Industry 4.0 is defined by intelligent factories, known as “Smart Factories”. As a result, the way in which industrial production and work will be carried out in Germany will be transformed in the future. Production and logistical processes will be intelligently interlinked in order to make these processes more efficient and adaptable. Augmented and virtual reality (AR, VR) are becoming increasingly important.

The scientists at Fraunhofer FEP in Dresden specialize in the development of custom microdisplays for AR and VR data glasses. The microdisplays take advantage of OLED-on-silicon technology. In contrast to other display types, no supplementary illumination is required for OLED microdisplays, as they are themselves luminescent. Thanks to that, they facilitate the design of simplified optics, a more compact design, and considerably higher contrast ratios. In addition, a camera can be integrated directly onto the microdisplay, facilitating control by tracking the eye‘s position and motion.
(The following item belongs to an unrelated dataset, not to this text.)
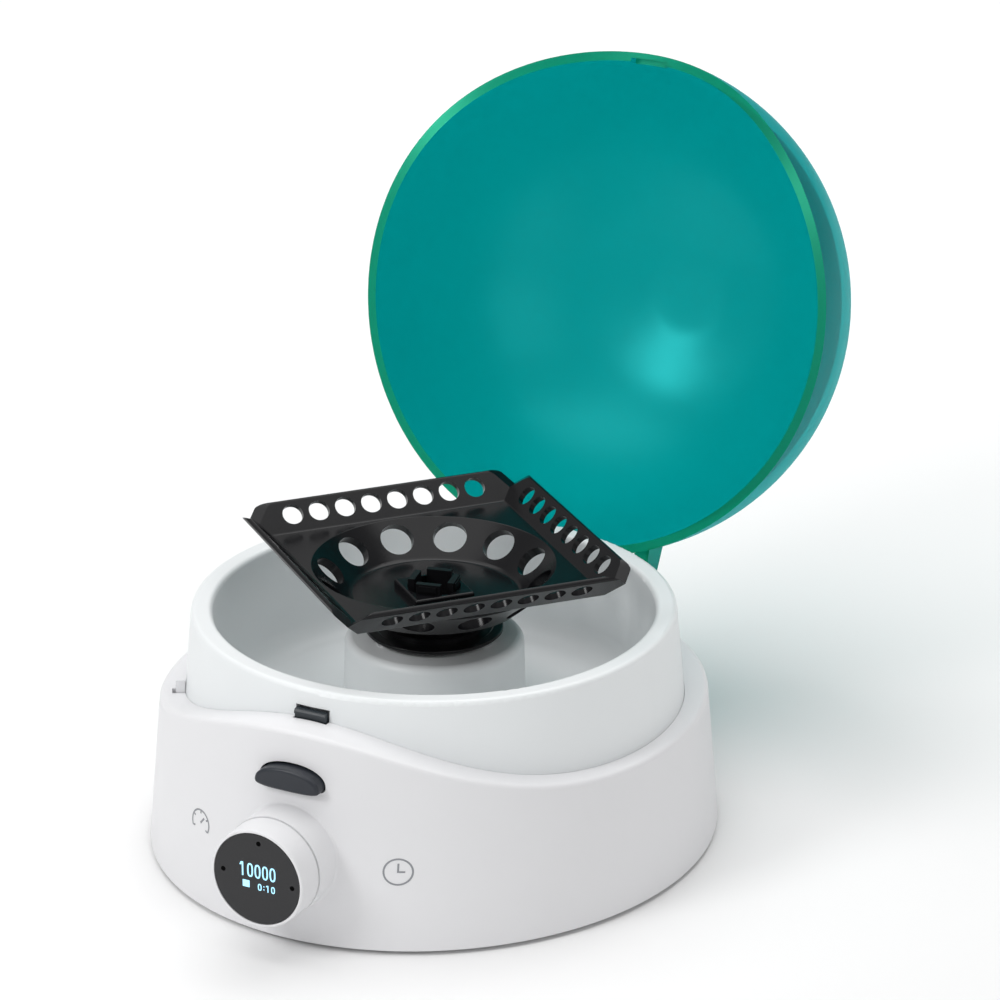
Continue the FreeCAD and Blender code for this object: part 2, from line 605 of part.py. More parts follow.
def make_rotor():
    walls = [turned(rotor_wall(), 90 * i) for i in range(4)]
    below = ROTOR_FLOOR - ROTOR_SKIN
    plate = block(-36, 36, -36, 36, below, ROTOR_FLOOR)
    rotor = joined(walls + [plate])
    notch = corner_notch()
    for i in range(4):
        rotor = rotor.cut(turned(notch, 45 + 90 * i))
    dish_outer = DISH_R + 0.6
    rotor = rotor.cut(disc(dish_outer, below - 1, ROTOR_FLOOR + 1))
    drop = 0.93 * DISH_SKIN
    under = DISH_FLOOR - drop
    skirt_r, skirt_bottom = 12.5, up(68.8)
    dish = revolved([
        (HUB_HOLE_R, DISH_FLOOR, 0),
        (DISH_FLOOR_R, DISH_FLOOR, 3.0),
        (DISH_R, ROTOR_FLOOR, 0.5),
        (dish_outer, ROTOR_FLOOR, 0),
        (dish_outer + 0.8, below, 0),
        (DISH_R + drop / 2, ROTOR_FLOOR - drop, 0),
        (DISH_FLOOR_R + drop / 2, under, 3.0),
        (skirt_r, under, 0),
        (skirt_r, skirt_bottom, 0),
        (HUB_HOLE_R, skirt_bottom, 0)])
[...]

“The compact displays are particularly suitable for use in industrial applications. For example, they can be mounted in glasses and thus provide production personell or machinery operators with all the information needed, like picking station or part numbers,“ explains Dr. Uwe Vogel, head of the Microdisplays and Sensors division at the Fraunhofer FEP.

Fraunhofer FEP has been developing OLED microdisplays and sensors for a wide range of applications for over 10 years. One of the recent highlights is a new design for innovative ultra-low-power OLED microdisplays. This was developed in a strategic internal FEP project and later adapted to the French industrial partner MICROOLED. The mission of the researchers was to transfer the highly innovative ultra-low-power OLED microdisplay technology to the commercial sector so that it can be integrated into end-user applications and produced en masse. These efforts were recognized at the end of last year with the Franco-German Business Prize.

Currently Fraunhofer FEP is working together with partners in the joint project “Glass@Service“, which include Siemens, UVEX, and Ubimax among others, on use cases for data glasses in Industry 4.0.. Logistics represents one of the major fields of application. Thanks to data glasses, a warehouse clerk can have both hands free for activities and is continuously guided through individual processes via the display in the glasses. The clerk can be dedicated entirely to the primary task at hand, while all the data – what has been picked, packed, and where it goes next – is simultaneously transferred.

Set-up can also be considerably simplified with the aid of data glasses. The AR application displays the machine in its completed set-up state, with the parts to be installed in the machine blended directly into the field of vision. Differences between machine parts that have already been installed and those still needing to be replaced can likewise be displayed.

The scientists at the Fraunhofer FEP offer evaluation kits as development tools for suitable applications of OLED-on-silicon technology in data glasses. Customer-specific OLED microdisplays can also be developed that are specially adapted to a display‘s purpose.

However, the researchers see unsolved challenges ahead that they want to tackle, especially for microdisplays in consumer-ready Augmented Reality (AR) glasses: higher brightness, good yield for large (chip) areas, curved surfaces for more compact optics, irregular pixel matrices with even higher pixel densities, integrated eye tracking, and transparent substrates.